What is an issue with validity in relation to culture?

A

People with Afro-Caribbean heritage in the UK and African Americans are up to nine times more likely to be diagnosed with Schizophrenia compared to 1% of the general population.

29
Q

How have issues with validity as a result of culture bias come about?

A

As schizophrenia rates are also 1% in countries of origin the rise in diagnosis rates are likely due to cultural bias or as Fernando suggests ‘‘category failure’’ western definitions of mental illness are applied to non-western cultures.

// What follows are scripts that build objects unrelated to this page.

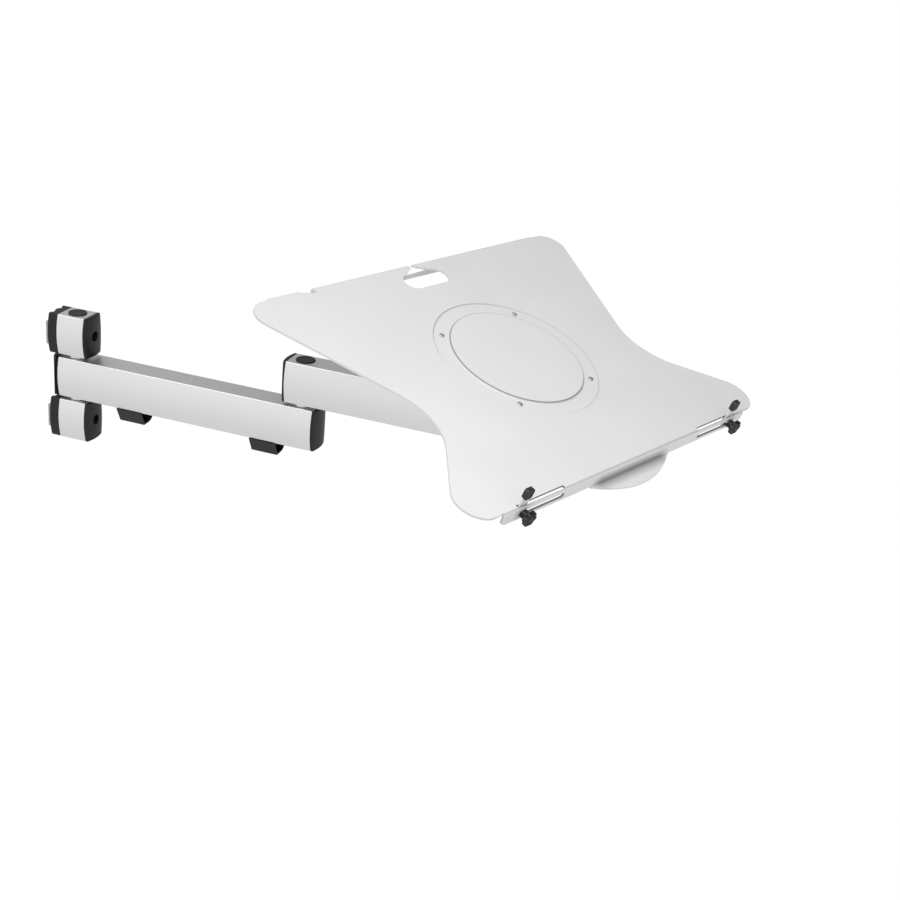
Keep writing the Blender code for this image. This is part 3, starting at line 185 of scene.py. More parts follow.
def soften(piece, width, segments=2, angle=38.0):
    addModifier(
        piece,
        "BEVEL",
        width=width,
        segments=segments,
        limit_method="ANGLE",
        angle_limit=math.radians(angle),
        use_clamp_overlap=True,
    )


def arcPoints(centre, radius, start, end, steps=4):
    # points of an arc round a centre, angles in degrees
    angle = np.radians(np.linspace(start, end, steps + 1))
    return np.array(centre) + radius * np.stack([np.cos(angle), np.sin(angle)], axis=-1)


def roundedCorner(*arc):
    return arcPoints(*arc).tolist()


def anglesRound(steps):
    return np.linspace(0, 2 * np.pi, steps, endpoint=False)


def polarGrid(radius, height, angle):
    # x = r cos a, y = r sin a, z = height
    x = radius * np.cos(angle)
    return np.stack([x, radius * np.sin(angle), height + 0 * x], axis=-1)


def turnedMesh(profile, steps=None, closed=False):
    # a profile of (radius, height) rows turned round Z
    rows = np.array(profile, float)
    grid = polarGrid(rows[:, :1], rows[:, 1:], anglesRound(steps or shared["round"]))
    return gridMesh(grid, closeAlong=closed, ends=False)


# materials: one Principled shader each, with patterns on Object coordinates

def newMaterial(name, sockets):
    material = bpy.data.materials.new(name)
    material.use_nodes = True
    shader = material.node_tree.nodes["Principled BSDF"]
    for key, value in sockets.items():
        shader.inputs[key].default_value = value
    return material


def addNode(tree, kind, inputs=None, **settings):
    # inputs by name or number: a socket is linked to, anything else is set
    node = tree.nodes.new(kind)
    for key, value in settings.items():
        setattr(node, key, value)
    for key, value in (inputs or {}).items():
        if isinstance(value, bpy.types.NodeSocket):
            tree.links.new(value, node.inputs[key])
        else:
            node.inputs[key].default_value = value
    return node


def addMath(tree, operation, *terms):
    return addNode(tree, "ShaderNodeMath", dict(enumerate(terms)), operation=operation).outputs[0]


def addVectorMath(tree, operation, *terms):
    node = addNode(tree, "ShaderNodeVectorMath", dict(enumerate(terms)), operation=operation)
    return node.outputs["Value"]


def addNoise(tree, scale, detail=2.0, roughness=0.5, stretch=(1, 1, 1)):
    # noise on Object coordinates, in cells per metre, stretched along an axis if asked
    place = addNode(tree, "ShaderNodeTexCoord").outputs["Object"]
    mapping = addNode(tree, "ShaderNodeMapping", {"Vector": place, "Scale": stretch})
    inputs = {"Vector": mapping.outputs["Vector"], "Scale": scale, "Detail": detail}
    return addNode(tree, "ShaderNodeTexNoise", {**inputs, "Roughness": roughness}).outputs["Fac"]


def addRange(tree, source, low, high, start=0.3, end=0.7, ease="LINEAR"):
    # start to end of the source becomes low to high
    inputs = {"Value": source, "From Min": start, "From Max": end, "To Min": low, "To Max": high}
    spread = addNode(tree, "ShaderNodeMapRange", inputs, interpolation_type=ease)
    return spread.outputs["Result"]


def addMix(tree, share, first, second):
    # share of the second shader over the first
    return addNode(tree, "ShaderNodeMixShader", {"Fac": share, 1: first, 2: second}).outputs[0]


# noise: cells per metre, detail, roughness, stretch; gloss: range of roughness;
# bump: height in metres, strength
finishes = {
    "satinAluminium": {  # blasted and anodised: a fine speckle over an even satin
        "sockets": {"Metallic": 1.0, "Roughness": 0.42},
        "dark": (0.74, 0.745, 0.755),
        "light": (0.83, 0.835, 0.84),
        "noise": (1500, 3.0, 0.7),
        "gloss": (0.36, 0.47),
        "bumpNoise": (5200,),
        "bump": (0.00002, 0.35),
    },
    "blackPlastic": {  # moulded grain under a slight sheen
        "sockets": {"Metallic": 0.0, "Roughness": 0.46, "IOR": 1.5, "Specular IOR Level": 0.38},
        "dark": (0.006, 0.006, 0.0065),
        "light": (0.011, 0.011, 0.0115),
        "noise": (2600, 3.0, 0.6),
        "gloss": (0.40, 0.54),
        "bump": (0.00006, 0.4),
    },
    "whiteCoat": {  # powder coat: a faint cloud of tint and the ripple of a sprayed film
        "sockets": {"Metallic": 0.0, "Roughness": 0.38, "IOR": 1.45},
        "dark": (0.775, 0.775, 0.772),
        "light": (0.80, 0.80, 0.797),
        "noise": (14,),
        "glossNoise": (650, 2.0, 0.55),
        "gloss": (0.34, 0.42),
        "bump": (0.00003, 0.10),
    },
    "slotWallShade": {  # painted shade: darker grey on the walls of the slots, where they lie in shadow
        "sockets": {"Metallic": 0.0, "Roughness": 0.5, "IOR": 1.45},
        "dark": (0.26, 0.26, 0.258),
        "light": (0.36, 0.36, 0.357),
        "noise": (160, 3.0),
        "gloss": (0.44, 0.58),
    },
    "rolledSteel": {  # streaks along the rolling
        "sockets": {"Metallic": 0.9, "Roughness": 0.40},
        "dark": (0.33, 0.335, 0.34),
        "light": (0.48, 0.485, 0.49),
        "noise": (420, 4.0, 0.6, (1, 6, 1)),
        "gloss": (0.32, 0.50),
        "bump": (0.00004, 0.3),
    },
    "blackRubber": {
        "sockets": {"Metallic": 0.0, "Roughness": 0.68, "IOR": 1.5},
        "dark": (0.017, 0.017, 0.018),
        "light": (0.027, 0.027, 0.028),
        "noise": (3200, 4.0, 0.65),
        "gloss": (0.58, 0.74),
        "bump": (0.00008, 0.5),
    },
    "zincSteel": {  # turned or rolled, with fine lines across its length
        "sockets": {"Metallic": 1.0, "Roughness": 0.28},
        "dark": (0.60, 0.61, 0.62),
        "light": (0.72, 0.73, 0.74),
        "noise": (900, 3.0, 0.6, (1, 1, 6)),
        "gloss": (0.22, 0.36),
        "bump": (0.00002, 0.25),
    },
    "blackenedSteel": {
        "sockets": {"Metallic": 0.55, "Roughness": 0.40},
        "dark": (0.030, 0.031, 0.033),
        "light": (0.055, 0.056, 0.060),
        "noise": (1800, 3.0, 0.6),
        "gloss": (0.34, 0.50),
        "bump": (0.00004, 0.3),
    },
    "sinteredBronze": {
        "sockets": {"Metallic": 1.0, "Roughness": 0.40},
        "dark": (0.42, 0.29, 0.14),
        "light": (0.58, 0.43, 0.24),
        "noise": (2400, 4.0, 0.7),
        "gloss": (0.34, 0.5),
        "bump": (0.00004, 0.4),
    },
}


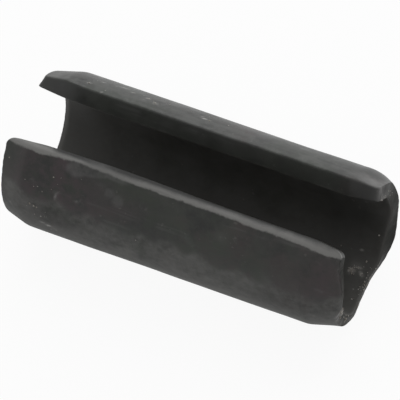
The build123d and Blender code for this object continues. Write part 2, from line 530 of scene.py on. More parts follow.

E.g How hearing the voices of angels would be defined as an auditory hallucination in the UK but a religious experience in the west indies.

30
Q

Give a study related to validity in schizophrenia.

A

Loring and Powell - sent 290 psychiatrists two identical case studies however gender and race of the case studies where changed to a white male, black male, white female, black female, or no gender or race disclosed. Found over diagnosis of the black case studies and underdiagnosis of female case studies. The most accurate diagnosis was when the gender and race of the psychiatrist was the same as the case study. Suggests existence of both gender and culture bias in psychiatrists diagnosis of schizophrenia.